Starts soared 37 percent on a year-over-year basis in March. Home building slumped in February as large parts of the country reeled from unseasonably cold weather, including winter storms in Texas and other parts of the densely populated South.
Groundbreaking activity increased in the Northeast, Midwest and South, but fell in the West. Permits for future home building rose 2.7 percent to a rate of 1.766 million units last month, recouping only a fraction of February’s 8.8 percent plunge. They jumped 30.2 percent compared with March 2020.
GM, LG plan second U.S. battery cell plant
General Motors and South Korean joint-venture partner LG Energy Solution on Friday said they would build a second U.S. battery cell manufacturing plant, revealing plans for a $2.3 billion factory in Spring Hill, Tenn.
The 2.8 million-square-foot plant, scheduled to open in late 2023, will employ 1,300 people and is expected to have a production capacity of about 35 gigawatt-hours — similar to the companies’ Ultium Cells joint-venture plant in Lordstown, Ohio — as they move to respond to the growing demand in the electric-vehicle market.
“The addition of our second all-new Ultium battery cell plant in the U.S. with our joint venture partner LG Energy Solution is another major step in our transition to an all-electric future,” GM Chief Executive Mary Barra said in a statement.
LG Chem said in a regulatory filing that its LG Energy Solution unit will invest $933.5 million in the plant between this year and 2023.
Most battery manufacturing is currently concentrated in China and Korea, while Tesla and Japanese partner Panasonic largely control most U.S. battery production.
When it opens, the new GM-LG battery plant will supply batteries for the electric Cadillac Lyriq crossover that GM is slated to start building at its nearby Spring Hill assembly plant next year.
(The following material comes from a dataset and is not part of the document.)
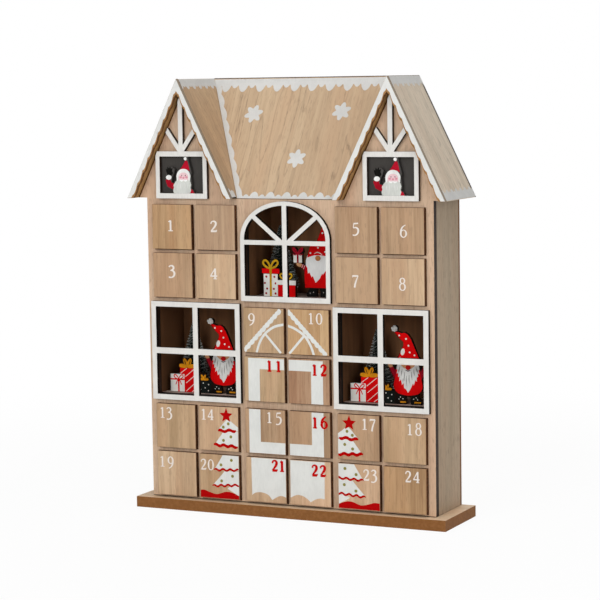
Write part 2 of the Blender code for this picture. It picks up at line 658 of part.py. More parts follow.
def make_arch_frame():
    """The arched frame: a mullion, a transom and two bars fanned out above it."""
    half = ARCH_HALF - ARCH_SIDE_BAR
    rise = ARCH_RISE - ARCH_TOP_BAR
    top = ARCH_SPRING_Z - ARCH_TRANSOM_DROP
    mullion = ARCH_MULLION / 2
    hub_z = ARCH_SPRING_Z - FAN_HUB_DROP
    cosine = math.cos(FAN_ANGLE)
    sine = math.sin(FAN_ANGLE)
    direction = (cosine, sine)
    offset = FAN_BAR / 2
    under = (sine * offset, hub_z - cosine * offset)
    over = (-sine * offset, hub_z + cosine * offset)
    under_angle = ellipse_hit(under, direction, half, rise)
    over_angle = ellipse_hit(over, direction, half, rise)
    under_x = under[0] + (top - under[1]) * cosine / sine
    over_z = over[1] + (mullion - over[0]) * sine / cosine
    panes = [
        rectangle(mullion, half, ARCH_FOOT_Z + ARCH_SILL, top - ARCH_TRANSOM),
        [(under_x, top), (half, top)] + pane_curve(0, under_angle, half, rise),
        [(mullion, over_z)] + pane_curve(over_angle, math.acos(mullion / half), half, rise),
    ]
    mirror_panes = [[(-u, v) for u, v in reversed(pane)] for pane in panes]
    outer = arch_loop(ARCH_HALF, ARCH_RISE, ARCH_FOOT_Z)
    bm = plate([outer] + panes + mirror_panes, BOARD, FRONT)
    place = (0, TRIM_FRONT, 0)
    add_object("arch_window_frame", finished_mesh("arch_window_frame", bm), WHITE, place)


def brace_corners(top):
    """Right-hand brace from the frame's top bar: foot, the two corners of its end, and the post notch."""
    cosine = math.cos(BRACE_ANGLE)
    sine = math.sin(BRACE_ANGLE)
    offset = BRACE_WIDTH / 2
    start_z = top - BRACE_FOOT_DROP
    limit_z = soffit_z(GABLE_X, BRACE_SETBACK)
    under = (sine * offset, start_z - cosine * offset)
    over = (-sine * offset, start_z + cosine * offset)
    ends = []
    for x, z in (under, over):
        reach = (limit_z - GABLE_SLOPE * x - z) / (sine + GABLE_SLOPE * cosine)
        ends.append((x + reach * cosine, z + reach * sine))
    foot = (under[0] + (top - under[1]) * cosine / sine, top)
    notch = (POST_WIDTH / 2, over[1] + (POST_WIDTH / 2 - over[0]) * sine / cosine)
    return [foot] + ends + [notch]


def make_dormer_frames():
    """A frame, post and braces in each gable, with the waving half figure across the opening."""
    half = DORMER_WIDTH / 2
    top = DORMER_FOOT_Z + DORMER_HEIGHT
    corner_x = soffit_x(top, DORMER_PLAY)
    corner_z = soffit_z(GABLE_X + half, DORMER_PLAY)
    shoulder = (POST_WIDTH / 2, soffit_z(GABLE_X + POST_WIDTH / 2, DORMER_PLAY))
    side = [(half, DORMER_FOOT_Z), (half, corner_z), (corner_x, top)] + brace_corners(top) + [shoulder]
    outer = side + [(0, soffit_z(GABLE_X, DORMER_PLAY))] + [(-u, v) for u, v in reversed(side)]
    pane_half = half - DORMER_SIDE_BAR
    pane_low = DORMER_FOOT_Z + DORMER_BAR
    step_x = 2 * pane_half / DORMER_GRID_X
    step_z = (DORMER_HEIGHT - 2 * DORMER_BAR) / DORMER_GRID_Z

    def placed(shares):
        return [(u * step_x - pane_half, pane_low + v * step_z) for u, v in shares]

    left_pane = [(0, 0)] + list(HALF_FIGURE_LEFT_SHARES) + [(0, DORMER_GRID_Z)]
    right_pane = list(HALF_FIGURE_RIGHT_SHARES) + [(DORMER_GRID_X, DORMER_GRID_Z), (DORMER_GRID_X, 0)]
    loops = [outer, placed(left_pane), placed(right_pane)]
    for name, way in (("left_dormer_frame", -1), ("right_dormer_frame", 1)):
        bm = plate(loops, BOARD, FRONT)
        add_object(name, finished_mesh(name, bm), WHITE, (way * GABLE_X, TRIM_FRONT, 0))


def make_figures():
    """The flat cut-out figures that stand in the three window rooms."""
    side_set = drawn(SIDE_SET_SHARES, GNOME_HEIGHT, GNOME_GRID)
    side_floor = slot_floor_z(ROOM_ROW_INDEX) + GAP
    for name, side in (("left_window_figures", -1), ("right_window_figures", 1)):
        bm = plate([side_set], FIGURE_BOARD, FRONT)
        add_object(name, finished_mesh(name, bm), PRINT, (side * GROUP_PITCH_X, SET_Y, side_floor))
    bow_radius = BOW_HOLE_RADIUS_SHARE * GNOME_HEIGHT / GNOME_GRID
    loops = [drawn(ARCH_GIFTS_SHARES, GNOME_HEIGHT, GNOME_GRID)]
    for u, v in drawn(BOW_HOLE_SHARES, GNOME_HEIGHT, GNOME_GRID):
        turns = [math.tau * i / BOW_HOLE_SIDES for i in range(BOW_HOLE_SIDES)]
        loops.append([(u + bow_radius * math.cos(a), v + bow_radius * math.sin(a)) for a in turns])
    arch_floor = ARCH_FLOOR_Z + GAP
    gifts = plate(loops, FIGURE_BOARD, FRONT)
    add_object("arch_gifts", finished_mesh("arch_gifts", gifts), PRINT, (0, SET_Y, arch_floor))
    gnome = plate([drawn(ARCH_GNOME_SHARES, GNOME_HEIGHT, GNOME_GRID)], FIGURE_BOARD, FRONT)
    place = (ARCH_GNOME_X, ARCH_GNOME_Y, arch_floor)
    add_object("arch_gnome", finished_mesh("arch_gnome", gnome), PRINT, place)


def ring(bm, radius, height, turn):
    """A ring of corners round the tree's axis."""
    corners = []
    for i in range(TREE_SIDES):
        angle = turn + math.tau * i / TREE_SIDES
        corners.append(bm.verts.new((radius * math.cos(angle), radius * math.sin(angle), height)))
    return corners


def tree_mesh():
    """Wooden foot, wire stem and a tapering core, every second face of which is drawn out to a strand."""
    bm = bmesh.new()
    profile = [
        (TREE_FOOT_RADIUS, 0, 0),
        (TREE_FOOT_RADIUS, TREE_FOOT_HEIGHT, 0),
        (TREE_STEM_RADIUS, TREE_FOOT_HEIGHT, 0),
        (TREE_STEM_RADIUS, TREE_FOOT_HEIGHT + TREE_STEM_HEIGHT, 0),
    ]
    core_low = TREE_FOOT_HEIGHT + TREE_STEM_HEIGHT
    for i in range(TREE_ROUNDS + 1):
        share = i / TREE_ROUNDS
        radius = TREE_CORE_RADIUS + (TREE_TIP_RADIUS - TREE_CORE_RADIUS) * share
        profile.append((radius, core_low + (TREE_HEIGHT - core_low) * share, i * TREE_TURN_ANGLE))
    rings = [ring(bm, *row) for row in profile]
    bm.faces.new(rings[0])
    bm.faces.new(rings[-1])
    bands = []
    for lower, upper in zip(rings, rings[1:]):
        quads = [(lower[i - 1], lower[i], upper[i], upper[i - 1]) for i in range(TREE_SIDES)]
        bands.append([bm.faces.new(quad) for quad in quads])
    bmesh.ops.recalc_face_normals(bm, faces=bm.faces)
    first = len(profile) - TREE_ROUNDS - 1
    for i, band in enumerate(bands[first:]):
        share = i / (TREE_ROUNDS - 1)
        reach = TREE_STRAND_RADIUS + (TREE_TIP_STRAND_RADIUS - TREE_STRAND_RADIUS) * share
        core = TREE_CORE_RADIUS + (TREE_TIP_RADIUS - TREE_CORE_RADIUS) * share
        drawn_out = band[i % 2 :: 2]
        tips = bmesh.ops.poke(bm, faces=drawn_out, offset=reach - core, center_mode="MEAN")["verts"]
        bmesh.ops.translate(bm, verts=tips, vec=(0, 0, TREE_STRAND_LIFT_HEIGHT))
    return finished_mesh("tree", bm)


def make_trees():
    """Three bottle-brush trees, one behind each window."""
    mesh = tree_mesh()
    side_floor = slot_floor_z(ROOM_ROW_INDEX) + GAP
    places = (
        ("left_window_tree", LEFT_TREE_X - GROUP_PITCH_X, side_floor),
        ("right_window_tree", RIGHT_TREE_X + GROUP_PITCH_X, side_floor),
        ("arch_tree", ARCH_TREE_X, ARCH_FLOOR_Z + GAP),
    )
    for name, x, z in places:
        add_object(name, mesh, BRUSH, (x, TREE_Y, z))


make_base()
make_facade()
make_side_walls()
make_back_panel()
make_grid()
make_gable_boards()
make_main_roof()
make_bargeboards()
make_drawers()
make_window_frames()
make_arch_frame()
make_dormer_frames()
make_figures()
make_trees()
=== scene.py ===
"""Looks of the gabled advent calendar: veneers, paint, printed drawers, cut-out scenes and brush trees."""
import logging
import math
from collections.abc import Iterable
from dataclasses import dataclass, field, replace
from enum import Enum

import bmesh
import bpy
from mathutils import Euler, Matrix, Vector


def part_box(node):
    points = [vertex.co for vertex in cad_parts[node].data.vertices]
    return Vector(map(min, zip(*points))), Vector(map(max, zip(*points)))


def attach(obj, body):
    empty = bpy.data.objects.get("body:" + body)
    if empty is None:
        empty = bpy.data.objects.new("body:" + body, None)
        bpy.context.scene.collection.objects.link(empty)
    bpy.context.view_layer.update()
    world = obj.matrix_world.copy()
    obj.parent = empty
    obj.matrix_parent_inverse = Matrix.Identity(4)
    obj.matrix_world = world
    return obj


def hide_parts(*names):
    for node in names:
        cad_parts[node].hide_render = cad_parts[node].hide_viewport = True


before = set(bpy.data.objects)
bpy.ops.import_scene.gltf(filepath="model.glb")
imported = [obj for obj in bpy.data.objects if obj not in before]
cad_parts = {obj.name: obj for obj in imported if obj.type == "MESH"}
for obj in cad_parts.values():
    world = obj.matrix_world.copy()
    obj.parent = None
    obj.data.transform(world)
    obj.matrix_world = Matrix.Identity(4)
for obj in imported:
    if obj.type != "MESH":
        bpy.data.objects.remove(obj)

LOG = logging.getLogger("advent_calendar")
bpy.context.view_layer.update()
MM = 0.001
HOUSE = "house"
SIDES = ((-1.0, "left"), (1.0, "right"))
FORWARD = (0.0, -1.0, 0.0)
REARWARD = (0.0, 1.0, 0.0)
UPWARD = (0.0, 0.0, 1.0)
RIGHTWARD = (1.0, 0.0, 0.0)
WHITE = (1.0, 1.0, 1.0)
BRUSH_SCALES = (700.0, 160.0)
BRUSH_RELIEF = 0.00003

Point = tuple[float, float]
Loop = list[Point]
Colour = tuple[float, float, float]


def tint(text: str, share: float = 1.0) -> Colour:
    """Turn a written screen colour into scene-linear values.

    Args:
        text: Six hexadecimal digits.
        share: Factor on its light.

    Returns:
        Red, green and blue as the renderer takes them.
    """
    parts = [int(text[i : i + 2], 16) / 255 for i in (0, 2, 4)]
    linear = [c / 12.92 if c <= 0.04045 else ((c + 0.055) / 1.055) ** 2.4 for c in parts]
    red, green, blue = (c * share for c in linear)
    return red, green, blue


def middle_of(node: str) -> tuple[float, ...]:
    """Middle of a node's box, in metres."""
    return tuple((low + high) / 2 for low, high in zip(*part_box(node)))


def half_of(node: str) -> tuple[float, ...]:
    """Half of a node's width, depth and height, in metres."""
    return tuple((high - low) / 2 for low, high in zip(*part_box(node)))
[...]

LG is expected to supply the batteries from Korea until then.
GM said in October that it would invest $2 billion in Spring Hill to build electric vehicles.
U.S. publicly listed companies more than quadrupled the appointment of Latino executives to their boards in the first quarter, a small step toward addressing ethnic and racial inequality in the top corporate ranks. About 82 Latinos joined the boards of public companies between January and March, up from the 19 appointments in the same period a year ago, according to data from the Latino Corporate Directors Association released Friday. As many as 33 of those individuals are serving on a board for the first time. U.S. states and organizations have been pushing hard to force big companies to improve diversity in the workplace, particularly on boards.
Morgan Stanley reported a 150 percent rise in first-quarter profit Friday that sailed past Wall Street expectations, while disclosing an almost $1 billion loss from the collapse of private fund Archegos. The Wall Street powerhouse said in a statement that the one-off losses were related to a credit event and subsequent losses from “a single prime brokerage client” that it identified as Archegos on a call with analysts. Morgan Stanley was one of six banks that had exposure to Archegos Capital Management, a family office fund that defaulted on margin calls late last month and triggered a fire sale of stocks across Wall Street.